Now grab asterisk. If you went with Linux you'll have to download and install the Zaptel drivers for the Digium card, too. I haven't had much luck with the Debian packaged Asterisk and prefer to compile it from the CVS tree. Once you've got asterisk installed you can modify your extensions.conf file. Make some local extensions (You can use your FXS phone and a SIP soft phone like Linphone to test these.) Now you can do ALL SORTS of fun stuff. My home setup has a little voice menu system that asks you if you're a telemarketer and then asks you to dial 1 or 2 for myself or my room mate. If we don't pick up, the call goes into a voice mail system very simlar to what I have at work.
Eventually I plan to sign on with a VOIP service and keep the landline only for inbound calls and 911 service. You can also route local calls over a landline and long distance calls through a VOIP provider (or one of those 10-10 serivices if you prefer using one of those.) You can also set up speed dial keys for any combination (#1 on my phone gets you Abo's Pizza in Lafayette.)

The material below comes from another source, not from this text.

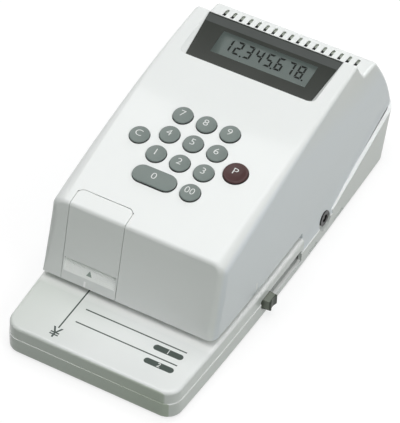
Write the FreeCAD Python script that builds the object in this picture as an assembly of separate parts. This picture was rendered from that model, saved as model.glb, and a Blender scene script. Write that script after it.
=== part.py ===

I suggest that you keep an actual non-wireless phone plugged into one of the other landline ports in the house -- even if you're on a UPS, a protracted power outage could end up leaving you with no way to call 911. Having an old non-wireless phone around is the safest thing to do -- they draw voltage off the phone line to work, and that usually stays up. Just make sure you don't have to plug the phone into anything other than the phone line and you'll be good to go.
Asterisk takes a fair amount of configuring and it can be intimidating at first, but the flexibility it offers to the home user is unparalleled by anything else in its price range. For a home user, anything coming even close to it would be well out of the price range of most people.